A mainstay for British Columbians, Banfield said shades of greys and whites remain popular choices in quartz. Look out for the Calacatta Nuvo from Ceaserstone said Banfield, as it’s a white slab that offers the natural look of marble, but the durability (and warranty) that comes with quartz.
Even in brand new builds, homeowners want used, repurposed pieces with a touch of character. Such items are environmentally friendly, but also unique details that won’t be found anywhere else. Live edge and reclaimed wood products are also having a moment for this reason; people want locally sourced and sustainable, said Banfield.
One of the designer’s favourite one-stop-shops for the pre-loved is Habitat for Humanity Greater Vancouver’s ReStore. At locations in Vancouver, Burnaby and North Vancouver, you can find all sorts of home items from hardware to bathroom sinks discounted around 50 to 70 per cent off.
The Contemporary Kitchen
“We see a lot of this,” said Banfield. “It can be a more cost-effective way to install kitchens, because they’re flat doors typically. They could be laminates, veneers, could be fewer drawers — very minimalistic, so we’re seeing a lot of this coming though in new condo developments and stuff like that because it is a simpler way to install.”
Play with scale and proportion
Square edges, glass/metal cabinetry
Integral paneled appliances, slab doors
The Transitional Kitchen
According to Banfield, the Transitional Kitchen is the one that’s going to save marriages. This is because it’s possible to merge opposing styles, such as contemporary and traditional, instead of homeowners having to confine themselves to just one look.
Typically very monotone, there is a mixture of some sort of contrast either in colour or texture, said Banfield.
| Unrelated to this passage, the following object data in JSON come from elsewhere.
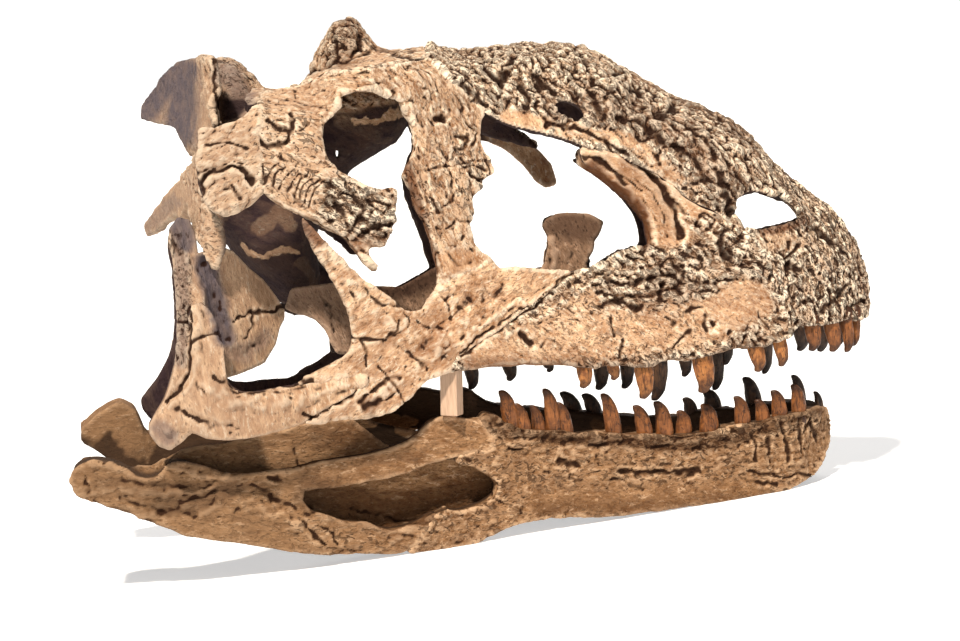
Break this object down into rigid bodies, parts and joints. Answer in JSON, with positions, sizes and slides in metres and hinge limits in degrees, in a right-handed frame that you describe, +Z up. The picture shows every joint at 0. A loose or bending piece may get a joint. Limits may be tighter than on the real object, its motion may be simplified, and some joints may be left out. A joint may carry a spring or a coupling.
{
  "type": "fossil dinosaur skull",
  "caption": "Fossil majungasaurus skull, with a domed horn on its roof, large cheek openings and curved teeth, resting on its lower jaw with its mouth propped a little open.",
  "frame": {"origin": "middle of the bounding box, at the level of what the lower jaw rests on", "axes": "+X towards the nose, +Y to the animal's left, +Z up"},
  "size_m": [0.6934, 0.2772, 0.4374],
  "materials": {
    "bone": "matt, cream to tan, brown in its hollows",
    "tooth": "satin, orange-brown to dark brown enamel",
    "prop": "matt, pale beige"
  },
  "bodies": {
    "root": {"skull_roof": "bone", "nasals": "bone", "premaxilla_R": "bone", "premaxilla_L": "bone", "maxilla_R": "bone", "maxilla_L": "bone", "lacrimal_R": "bone", "lacrimal_L": "bone", "postorbital_R": "bone", "postorbital_L": "bone", "squamosal_R": "bone", "squamosal_L": "bone", "jugal_R": "bone", "jugal_L": "bone", "quadrate_R": "bone", "quadrate_L": "bone", "palate_R": "bone", "palate_L": "bone", "dentary_R": "bone", "dentary_L": "bone", "postdentary_R": "bone", "postdentary_L": "bone", "premaxillary_tooth_R_1": "tooth", "premaxillary_tooth_R_2": "tooth", "premaxillary_tooth_R_3": "tooth", "premaxillary_tooth_R_4": "tooth", "premaxillary_tooth_L_1": "tooth", "premaxillary_tooth_L_2": "tooth", "premaxillary_tooth_L_3": "tooth", "premaxillary_tooth_L_4": "tooth", "maxillary_tooth_R_1": "tooth", "maxillary_tooth_R_2": "tooth", "maxillary_tooth_R_3": "tooth", "maxillary_tooth_R_4": "tooth", "maxillary_tooth_R_5": "tooth", "maxillary_tooth_R_6": "tooth", "maxillary_tooth_L_1": "tooth", "maxillary_tooth_L_2": "tooth", "maxillary_tooth_L_3": "tooth", "maxillary_tooth_L_4": "tooth", "maxillary_tooth_L_5": "tooth", "maxillary_tooth_L_6": "tooth", "maxillary_tooth_L_7": "tooth", "maxillary_tooth_L_8": "tooth", "dentary_tooth_R_1": "tooth", "dentary_tooth_R_2": "tooth", "dentary_tooth_R_3": "tooth", "dentary_tooth_R_4": "tooth", "dentary_tooth_R_5": "tooth", "dentary_tooth_R_6": "tooth", "dentary_tooth_R_7": "tooth", "dentary_tooth_R_8": "tooth", "dentary_tooth_R_9": "tooth", "dentary_tooth_L_1": "tooth", "dentary_tooth_L_2": "tooth", "dentary_tooth_L_3": "tooth", "dentary_tooth_L_4": "tooth", "dentary_tooth_L_5": "tooth", "jaw_prop": "prop"}
  },
  "joints": []
}
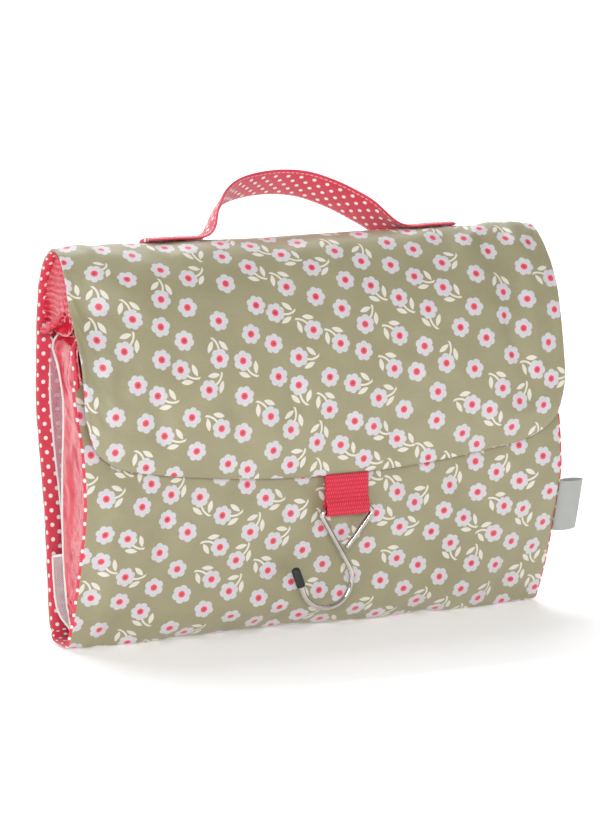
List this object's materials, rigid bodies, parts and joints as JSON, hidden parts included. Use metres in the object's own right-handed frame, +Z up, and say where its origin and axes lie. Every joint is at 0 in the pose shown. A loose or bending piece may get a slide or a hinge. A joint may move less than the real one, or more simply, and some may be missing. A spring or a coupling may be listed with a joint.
{
  "type": "hanging toiletry bag",
  "caption": "Folding hanging wash bag: a padded strip folds into back, ridge and flap, with zipped, mesh and gathered pockets, a strap handle and a wire hook on webbing.",
  "frame": {"origin": "on the resting face of the base, at mid-width, straight below the ridge", "axes": "+Z up from the base to the ridge, -Y the front with the flap and the hook, +X across the bag to the right as seen from the front"},
  "size_m": [0.2798, 0.0785, 0.2286],
  "materials": {
    "oilcloth": "satin coated cotton with a small flower print",
    "board": "stiffener, never seen",
    "dotted_cotton": "cotton with small white dots",
    "pink_vinyl": "glossy soft vinyl",
    "clear_vinyl": "soft clear film",
    "netting": "fine net",
    "zip_tape": "woven tape",
    "zip_chain": "coil",
    "white_tape": "binding, elastic and hook-and-loop tape",
    "webbing": "ribbed webbing",
    "wire": "polished wire",
    "cap": "matt",
    "ribbon": "satin ribbon",
    "slider": "polished"
  },
  "bodies": {
    "back": {"base_cover": "oilcloth", "base_board": "board", "base_lining": "dotted_cotton", "back_cover": "oilcloth", "back_board": "board", "back_lining": "dotted_cotton", "ridge_cover": "oilcloth", "ridge_lining": "dotted_cotton", "back_pocket_window": "clear_vinyl", "back_pocket_header": "pink_vinyl", "back_pocket_side_left": "clear_vinyl", "back_pocket_side_right": "clear_vinyl", "back_zip_tape_near": "zip_tape", "back_zip_tape_far": "zip_tape", "back_zip_chain": "zip_chain", "mesh_pocket_front": "netting", "mesh_pocket_binding": "white_tape", "mesh_pocket_side_left": "netting", "mesh_pocket_side_right": "netting", "pouch_sheet": "pink_vinyl", "pouch_elastic": "white_tape", "pouch_side_left": "pink_vinyl", "pouch_side_right": "pink_vinyl", "handle_tab_left": "dotted_cotton", "handle_tab_right": "dotted_cotton"},
    "flap": {"flap_cover": "oilcloth", "flap_board": "board", "flap_lining": "dotted_cotton", "flap_fastener_patch": "white_tape"},
    "front": {"front_cover": "oilcloth", "front_board": "board", "front_lining": "dotted_cotton", "front_fastener_patch": "white_tape", "front_pocket_window": "clear_vinyl", "front_pocket_header": "pink_vinyl", "front_pocket_side_left": "pink_vinyl", "front_pocket_side_right": "pink_vinyl", "front_zip_tape_near": "zip_tape", "front_zip_tape_far": "zip_tape", "front_zip_chain": "zip_chain", "label_loop": "ribbon"},
    "webbing": {"webbing_loop": "webbing"},
    "hook": {"hook_wire": "wire", "hook_cap": "cap"},
    "handle": {"handle_strap": "dotted_cotton"},
    "front_slider": {"front_zip_slider": "slider"},
    "front_pull": {"front_zip_pull": "zip_tape"},
    "back_slider": {"back_zip_slider": "slider"},
    "back_pull": {"back_zip_pull": "zip_tape"}
  },
  "joints": [
    {"name": "flap_fold", "type": "hinge", "parent": "back", "child": "flap", "pos_m": [0, -0.018, 0.188], "axis": [-1, 0, 0], "range_deg": [0, 160]},
    {"name": "front_fold", "type": "hinge", "parent": "back", "child": "front", "pos_m": [0, -0.013, 0.0016], "axis": [1, 0, 0], "range_deg": [0, 75]},
    {"name": "webbing_swing", "type": "hinge", "parent": "flap", "child": "webbing", "pos_m": [0.0075, -0.0393, 0.0822], "axis": [-1, 0, 0], "range_deg": [0, 60]},
    {"name": "hook_swing", "type": "hinge", "parent": "webbing", "child": "hook", "pos_m": [0.0075, -0.0393, 0.0642], "axis": [-1, 0, 0], "range_deg": [0, 110]},
    {"name": "handle_lean", "type": "hinge", "parent": "back", "child": "handle", "pos_m": [0.003, 0.0089, 0.1976], "axis": [-1, 0, 0], "range_deg": [-38, 45]},
    {"name": "front_zip_slide", "type": "slide", "parent": "front", "child": "front_slider", "axis": [1, 0, 0], "range_m": [0, 0.2]},
    {"name": "front_pull_lift", "type": "hinge", "parent": "front_slider", "child": "front_pull", "pos_m": [-0.1125, -0.0078, 0.1279], "axis": [0, -0.7914, 0.6113], "range_deg": [0, 120]},
    {"name": "back_zip_slide", "type": "slide", "parent": "back", "child": "back_slider", "axis": [-1, 0, 0], "range_m": [0, 0.2]},
    {"name": "back_pull_lift", "type": "hinge", "parent": "back_slider", "child": "back_pull", "pos_m": [0.1125, 0.00847, 0.13388], "axis": [0, 0.5027, 0.8644], "range_deg": [0, 120]}
  ],
  "couplings": [
    {"joint": "front_fold", "follows": "flap_fold", "ratio": 0.46875}
  ]
}
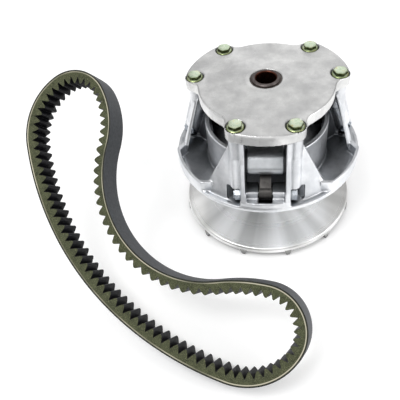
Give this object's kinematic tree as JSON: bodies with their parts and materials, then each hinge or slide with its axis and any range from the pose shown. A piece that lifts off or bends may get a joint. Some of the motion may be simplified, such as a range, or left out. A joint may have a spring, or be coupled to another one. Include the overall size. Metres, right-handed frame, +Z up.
{
  "type": "cvt pulley set",
  "caption": "Drive clutch of a belt transmission with sliding sheave, spider, swinging weights and bolted cover, and its loose cogged V-belt.",
  "frame": {"origin": "on the clutch's shaft axis at the bottom face of the fixed sheave's hub", "axes": "+Z up along the shaft towards the cover, one tower faces -Y, the belt lies to the -X and -Y side"},
  "size_m": [0.3687, 0.3698, 0.1898],
  "materials": {
    "shaft_steel": "turned and ground steel, dark oiled bore",
    "turned_aluminium": "belt face turned bright, back as cast",
    "cast_aluminium": "die cast and tumbled, satin",
    "cover_aluminium": "die cast, faced and tumbled",
    "black_nylon": "moulded black nylon",
    "roller_steel": "hardened and ground",
    "weight_steel": "hardened, dark oxide",
    "spring_steel": "dark coated spring wire",
    "bushing_bronze": "lined bronze bushing",
    "yellow_zinc": "yellow passivated zinc with a green tint",
    "clear_zinc": "clear zinc plating",
    "belt_rubber": "olive flecked flanks, black cogs, smooth grey back"
  },
  "bodies": {
    "fixed_half": {"post": "shaft_steel", "fixed_sheave": "turned_aluminium", "spider": "cast_aluminium", "limiter_washers": "shaft_steel", "roller_pins": "shaft_steel", "spider_buttons": "black_nylon", "primary_spring": "spring_steel"},
    "moving_half": {"moving_sheave": "cast_aluminium", "sheave_bushing": "bushing_bronze", "cover": "cover_aluminium", "cover_bushing": "bushing_bronze", "cover_bolts": "yellow_zinc", "weight_bolts": "clear_zinc", "weight_nuts": "clear_zinc"},
    "weight_1_body": {"weight_1": "weight_steel"},
    "roller_1_body": {"roller_1": "roller_steel"},
    "weight_2_body": {"weight_2": "weight_steel"},
    "roller_2_body": {"roller_2": "roller_steel"},
    "weight_3_body": {"weight_3": "weight_steel"},
    "roller_3_body": {"roller_3": "roller_steel"},
    "belt_body": {"drive_belt": "belt_rubber"}
  },
  "joints": [
    {"name": "sheave_slide", "type": "slide", "parent": "fixed_half", "child": "moving_half", "axis": [0, 0, -1], "range_m": [0, 0.03], "deforming": ["primary_spring"]},
    {"name": "weight_1_swing", "type": "hinge", "parent": "moving_half", "child": "weight_1_body", "pos_m": [0, -0.087, 0.0965], "axis": [1, 0, 0], "range_deg": [0, 45]},
    {"name": "roller_1_spin", "type": "hinge", "parent": "fixed_half", "child": "roller_1_body", "pos_m": [0, -0.0695, 0.126], "axis": [1, 0, 0], "continuous": true},
    {"name": "weight_2_swing", "type": "hinge", "parent": "moving_half", "child": "weight_2_body", "pos_m": [0.07534, 0.0435, 0.0965], "axis": [-0.5, 0.866, 0], "range_deg": [0, 45]},
    {"name": "roller_2_spin", "type": "hinge", "parent": "fixed_half", "child": "roller_2_body", "pos_m": [0.06019, 0.03475, 0.126], "axis": [-0.5, 0.866, 0], "continuous": true},
    {"name": "weight_3_swing", "type": "hinge", "parent": "moving_half", "child": "weight_3_body", "pos_m": [-0.07534, 0.0435, 0.0965], "axis": [-0.5, -0.866, 0], "range_deg": [0, 45]},
    {"name": "roller_3_spin", "type": "hinge", "parent": "fixed_half", "child": "roller_3_body", "pos_m": [-0.06019, 0.03475, 0.126], "axis": [-0.5, -0.866, 0], "continuous": true},
    {"name": "belt_lift", "type": "slide", "parent": "fixed_half", "child": "belt_body", "axis": [-0.1945, -0.5985, 0.7771], "range_m": [0, 0.15]}
  ],
  "couplings": [
    {"joint": "weight_1_swing", "follows": "sheave_slide", "rad_per_m": 26.18},
    {"joint": "weight_2_swing", "follows": "sheave_slide", "rad_per_m": 26.18},
    {"joint": "weight_3_swing", "follows": "sheave_slide", "rad_per_m": 26.18}
  ]
}
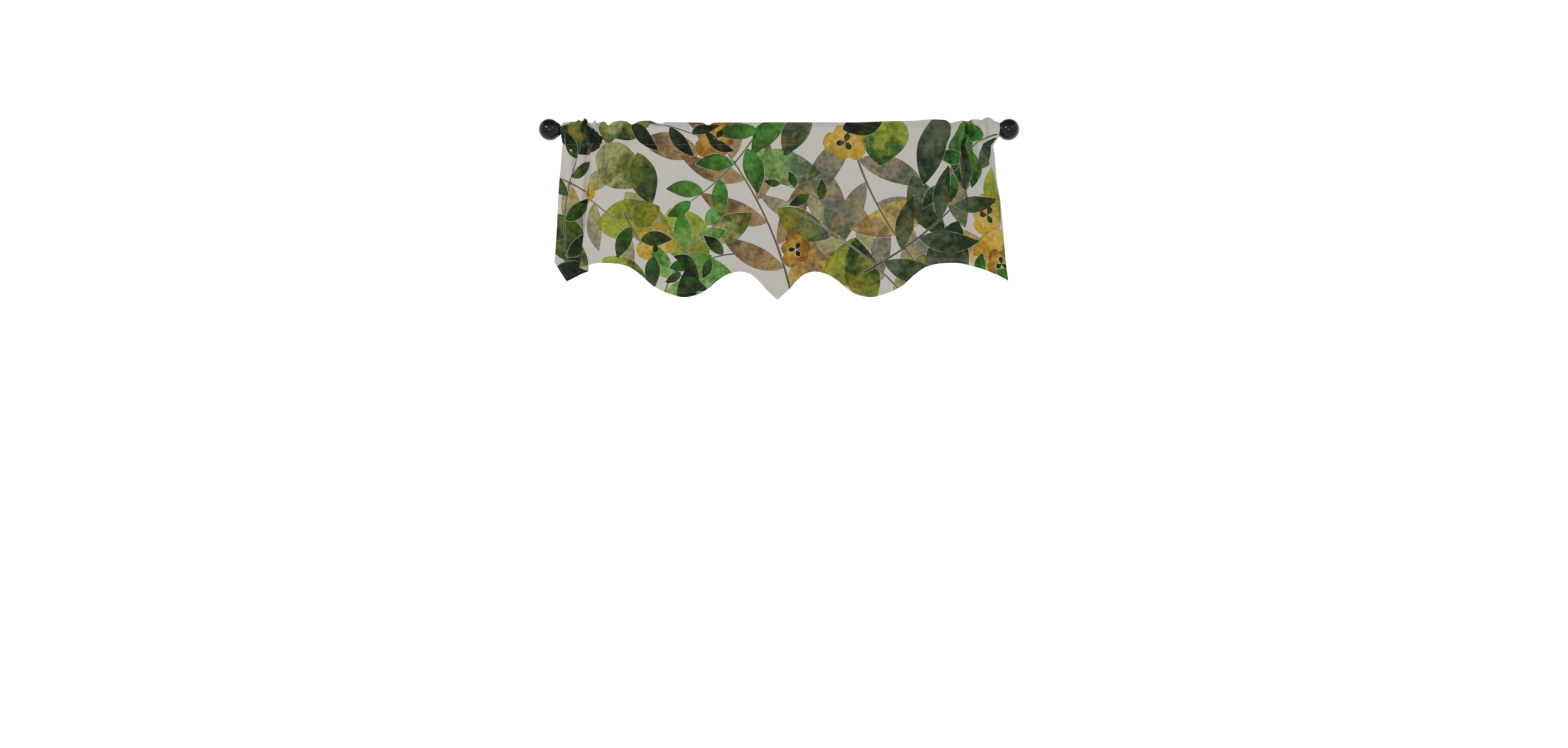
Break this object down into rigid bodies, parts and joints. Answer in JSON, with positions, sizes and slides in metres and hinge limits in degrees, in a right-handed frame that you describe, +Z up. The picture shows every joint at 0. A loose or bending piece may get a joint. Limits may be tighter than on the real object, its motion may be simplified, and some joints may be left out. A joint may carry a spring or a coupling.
{
  "type": "window valance on curtain rod",
  "caption": "Scalloped cloth window valance threaded by its rod pocket on a round curtain rod, with a ball finial at each end; it dresses the top of a window.",
  "frame": {"origin": "middle of the rod's axis", "axes": "+X along the rod to the right as seen from the room, -Y into the room, +Z up"},
  "size_m": [1.1676, 0.0606, 0.4428],
  "materials": {
    "printed_cotton": "matt plain weave, leaf print",
    "rod_bronze": "dark bronze, satin",
    "finial_bronze": "dark bronze, gloss"
  },
  "bodies": {
    "root": {"valance": "printed_cotton", "rod": "rod_bronze", "finial_left": "finial_bronze", "finial_right": "finial_bronze"}
  },
  "joints": []
}
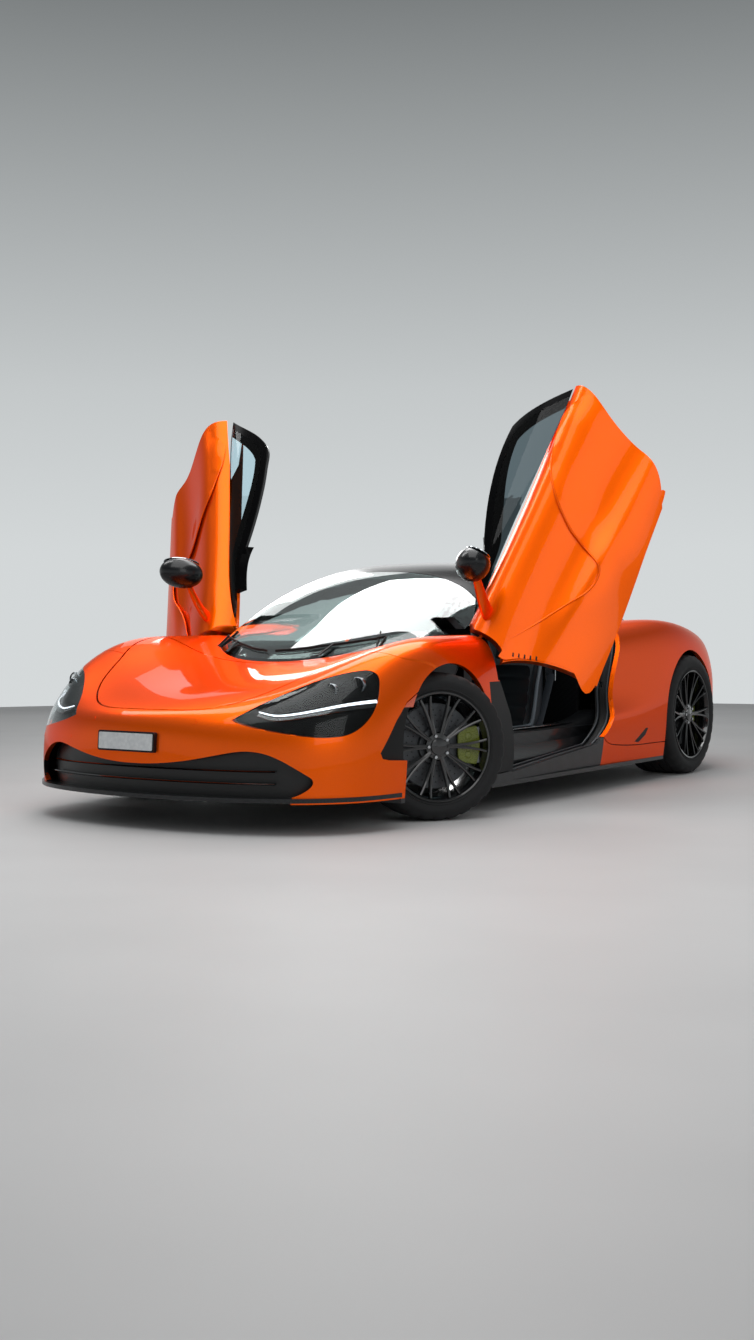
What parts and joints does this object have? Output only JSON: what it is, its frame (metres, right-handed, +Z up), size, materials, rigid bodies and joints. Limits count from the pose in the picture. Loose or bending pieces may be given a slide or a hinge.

Travertine, mid-tones, warm
The Classic Kitchen
“Classic kitchens are always going to be pretty much white,” said Banfield. “White will always be on trend – it’s probably the safest kitchen for resale.”
White in the kitchen is eternally popular for good reason he explained, as it shows clean and blends well with any hue or tone, making it easy to customize a personal look.
White painted/opaque, raised/flat doors
Natural marble stone flooring and backsplash
White/grey countertops, stainless steel
The Multifunctional Sink
“Sinks these days, they’re turning into full-functioning units, where we want to have storage for our scrubbies, little trays where we can wash our vegetables, strainers and all the little gadgets that can go with them,” said Banfield of the growing trend. Multiple accessories, multiple sink stations, people are asking for more, more, more, said Banfield, because they’re putting more emphasis on the time they spend in the kitchen, and the necessity of accommodating three to four people cooking at once.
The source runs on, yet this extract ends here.